- **Exercise brief**:
Every line of the material below must be repeated exactly.
((
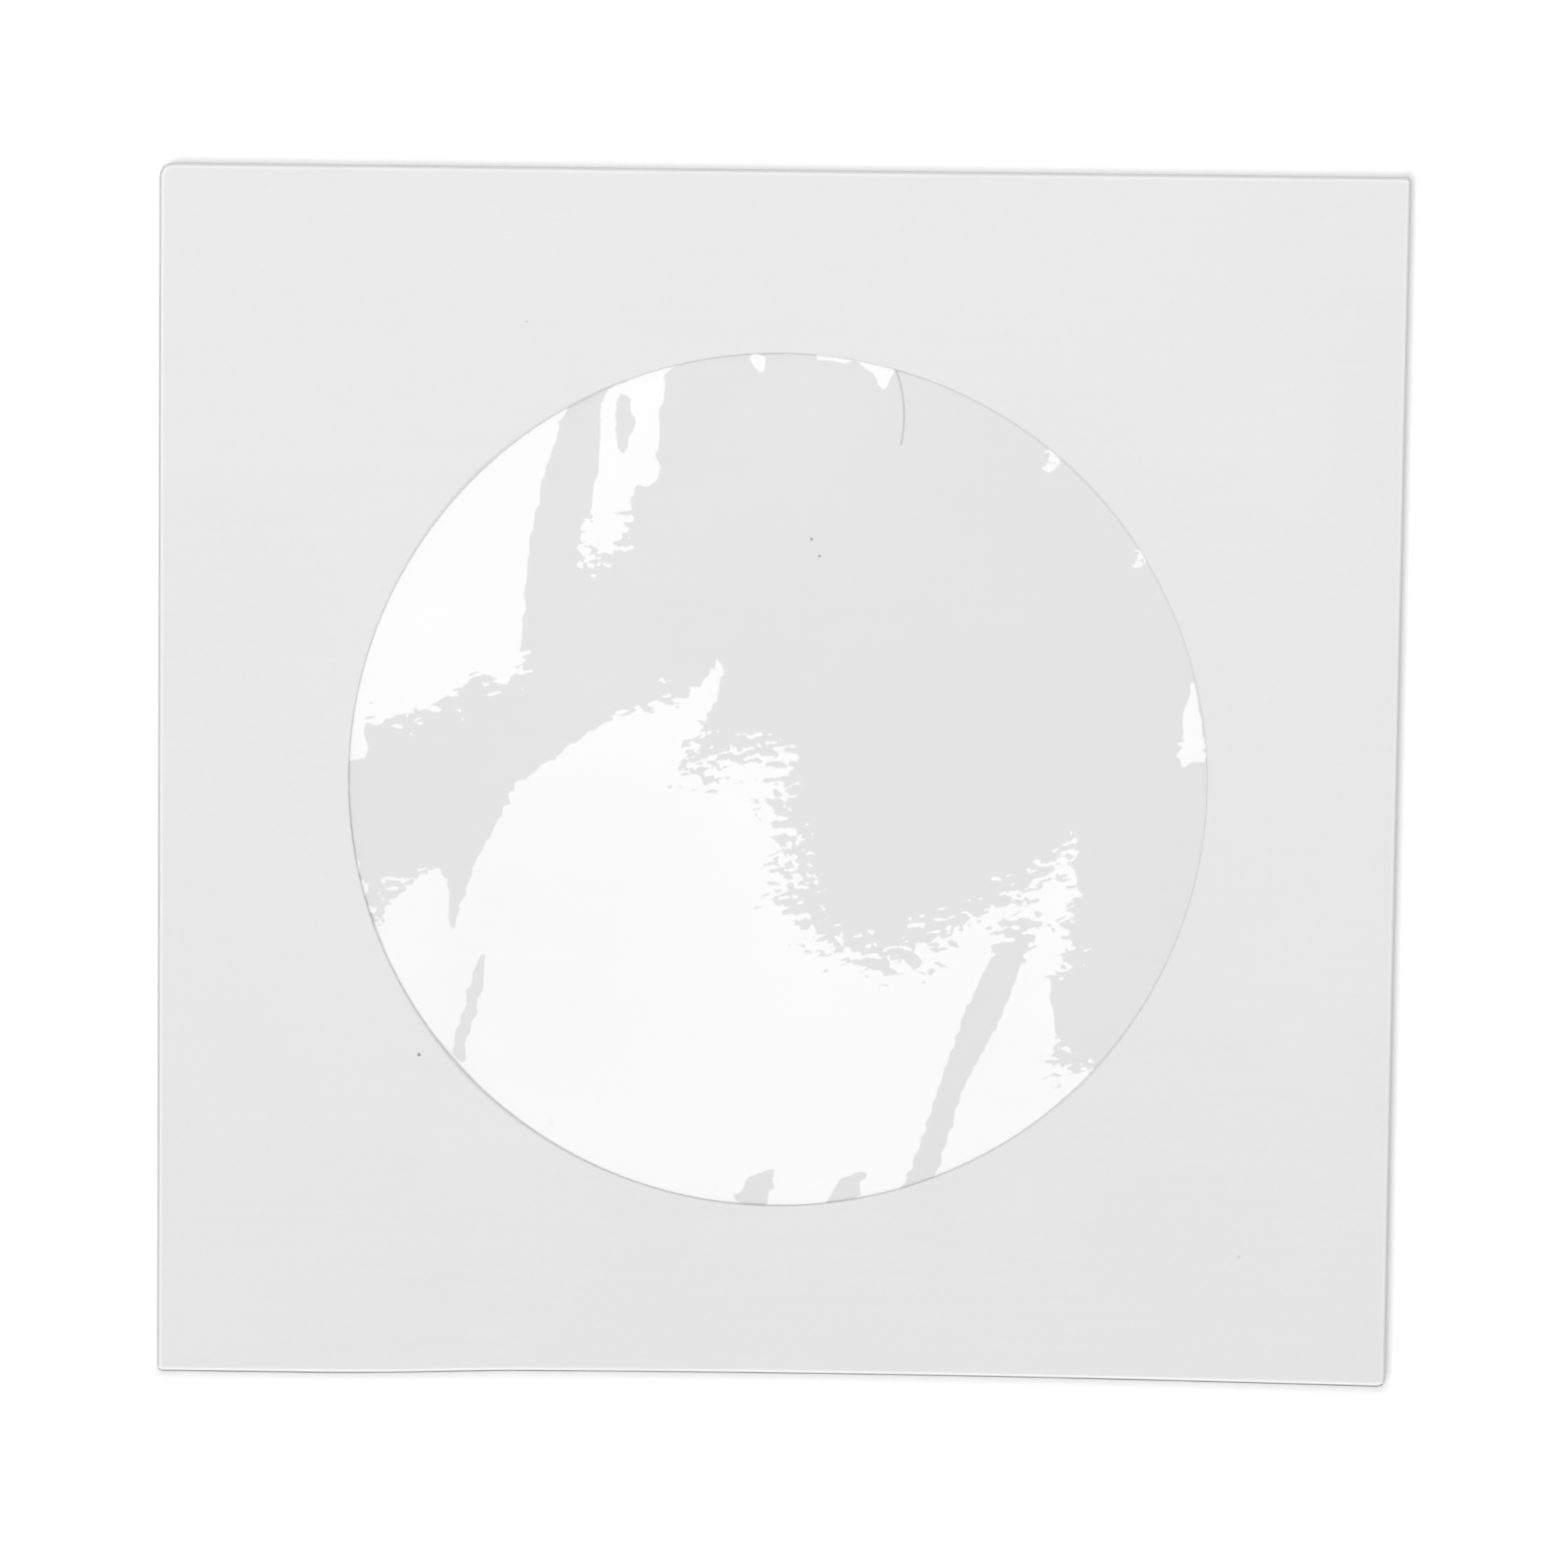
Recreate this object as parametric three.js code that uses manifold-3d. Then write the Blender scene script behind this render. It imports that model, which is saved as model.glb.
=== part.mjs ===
// A paper sleeve for one disc: an envelope folded from a single blank, with a round window of clear film.
// Lengths are in millimetres. The sleeve lies on its back: the window faces up (+Z), and the fold of the
// closing flap is towards +Y. The origin is the middle of the base.
import * as THREE from "three";
import { mergeVertices } from "three/addons/utils/BufferGeometryUtils.js";
import Module from "manifold-3d";

const wasm = await Module();
wasm.setup();

// Driving dimensions: the outside of the folded envelope
const sleeveWidth = 127;
const sleeveHeight = 124.6;
const paperThickness = 0.12;

// Driving dimensions: the window and its film
const windowRadius = 44;
const windowRise = -0.3;
const filmThickness = 0.04;
const filmMargin = 5;
const filmSag = 0.24;
const rippleStart = 1.5;
const rippleFade = 9;

// Driving dimensions: the pocket, which is open at the throat under the closing flap
const discThickness = 1.2;
const discClearance = 0.05;
const throatDepth = 8;
const throatCornerRadius = 3;

// Driving dimensions: folds, seam flaps and closing flap
const foldReach = 0.45;
const cornerRelief = 0.5;
const seamFlapWidth = 12;
const seamFlapTaper = 7;
const backInset = 0.9;
const flapGap = 0.2;
const flapDepth = 38;
const flapTaper = 9;
const flapCornerRadius = 8;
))
- **Task answer**:
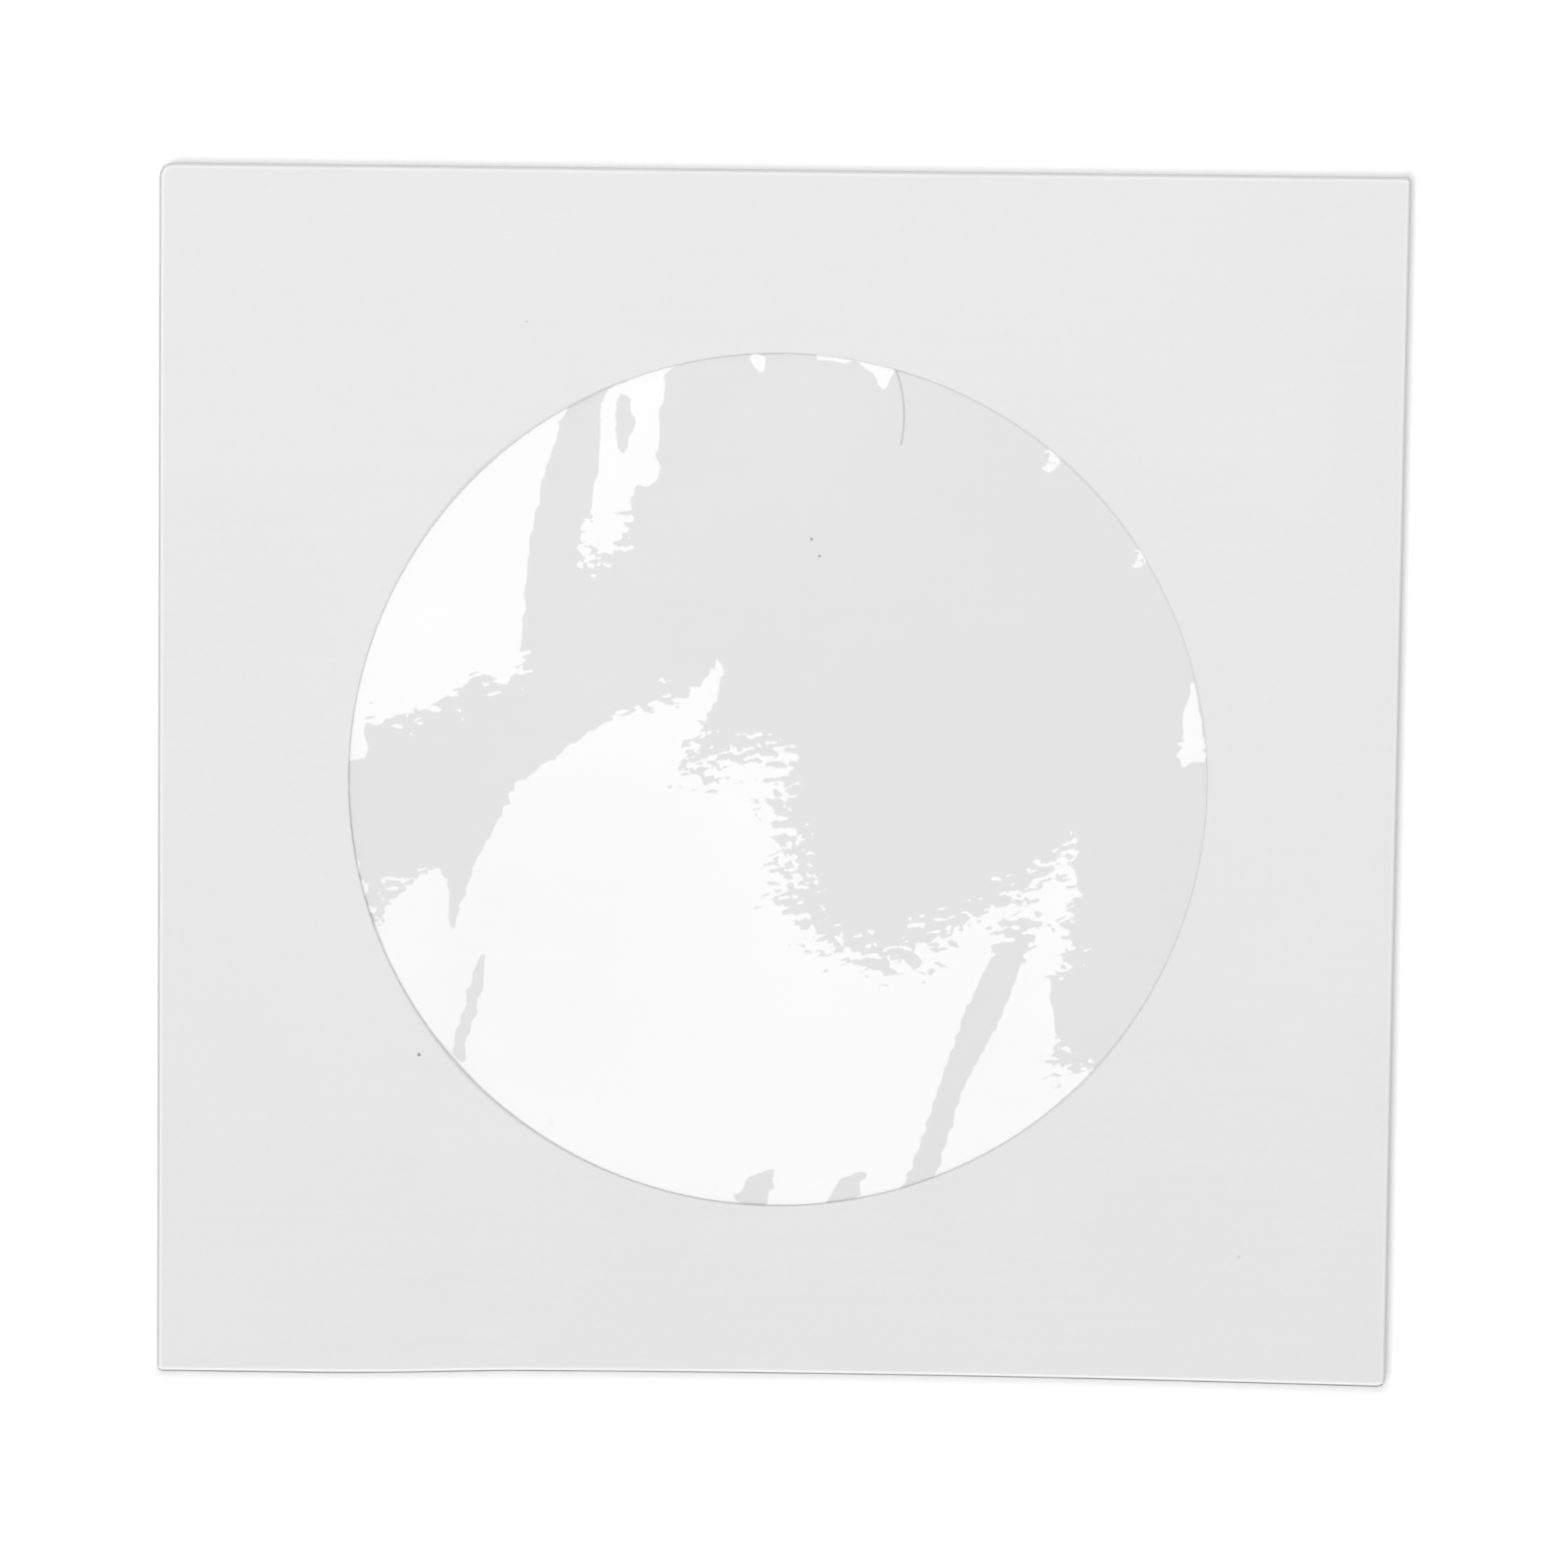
Recreate this object as parametric three.js code that uses manifold-3d. Then write the Blender scene script behind this render. It imports that model, which is saved as model.glb.
=== part.mjs ===
// A paper sleeve for one disc: an envelope folded from a single blank, with a round window of clear film.
// Lengths are in millimetres. The sleeve lies on its back: the window faces up (+Z), and the fold of the
// closing flap is towards +Y. The origin is the middle of the base.
import * as THREE from "three";
import { mergeVertices } from "three/addons/utils/BufferGeometryUtils.js";
import Module from "manifold-3d";

const wasm = await Module();
wasm.setup();

// Driving dimensions: the outside of the folded envelope
const sleeveWidth = 127;
const sleeveHeight = 124.6;
const paperThickness = 0.12;

// Driving dimensions: the window and its film
const windowRadius = 44;
const windowRise = -0.3;
const filmThickness = 0.04;
const filmMargin = 5;
const filmSag = 0.24;
const rippleStart = 1.5;
const rippleFade = 9;

// Driving dimensions: the pocket, which is open at the throat under the closing flap
const discThickness = 1.2;
const discClearance = 0.05;
const throatDepth = 8;
const throatCornerRadius = 3;

// Driving dimensions: folds, seam flaps and closing flap
const foldReach = 0.45;
const cornerRelief = 0.5;
const seamFlapWidth = 12;
const seamFlapTaper = 7;
const backInset = 0.9;
const flapGap = 0.2;
const flapDepth = 38;
const flapTaper = 9;
const flapCornerRadius = 8;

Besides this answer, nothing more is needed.